Esra Hasip - Macedonia
On a hill overlooking the city Skopje, a 37-meter-high clock tower is being restored in the Gazi Baba district, one of the oldest districts of the city, is among one of the first watch towers that was built in the Balkan lands during the Ottoman Empire. The clock tower itsef is located and is part of the Sultan Murad Mosque mausoleum.
Skopje Clock Tower, one of the oldest and highest towers in the Balkans, was restored in 2008. There is no clear information about the construction date of the Clock Tower and to date, the architect of the clock tower is unknown. According to records in official documents, it was built approximately between 1566-1573. Other sources of information regarding the structure claim that it was built in the period when the clocks and watchmakers were brought in from Hungary. Evliya Çelebi notes in his travel diaries that the clock tower in Skopje which resembles a tall minaret reaching the sky, is the first thing that one sees when visiting Skopje, and that its sounds is heard from quite a far distance.
Hafiz Mehmet Pasa loses his watches
As with many structures during this era, the structure itself is made mostly of timber, and was purchased by Hafiz Mehmet Pasa, the governor of Kosovo in the late nineteenth century. The tower which has a very authentic aesthetic quality is made up of three different parts.
The lower part is made of square stone. The middle part is the tower, which is sitting on an octagonal body on the cut stone base, continues with brick. The upper part is surrounded by a panhandle and a guardrail. A lead coating covers the portico in which the mechanism is located. The clock tower, which is included in the mausoleum of the Sultan Murad Mosque, is among the sections of the mosque where people pray as well as two mausoleums, structures that are still intact till today. The tower in the courtyard of the mosque is also known as "Saat Camii" amongst the local people.

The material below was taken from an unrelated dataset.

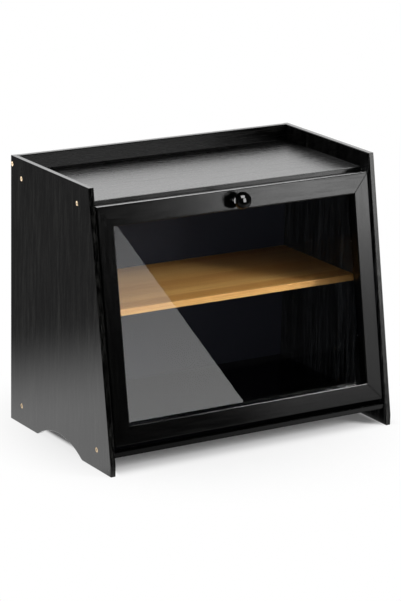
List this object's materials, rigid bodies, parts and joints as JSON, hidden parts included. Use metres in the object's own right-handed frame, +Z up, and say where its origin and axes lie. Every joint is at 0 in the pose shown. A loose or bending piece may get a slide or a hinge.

The building, which had been damaged many times in the past and suffered serious damage during the 1963 Skopje earthquake, was dismantled under the pretext of repair. There is no information on where the watches that have invaluable historical values are. The tower, which does not have any watches for sometime received new Swiss watches in 2008 with the contributions of Turkey. However the interior of the building, in particular, needs a comprehensive restoration.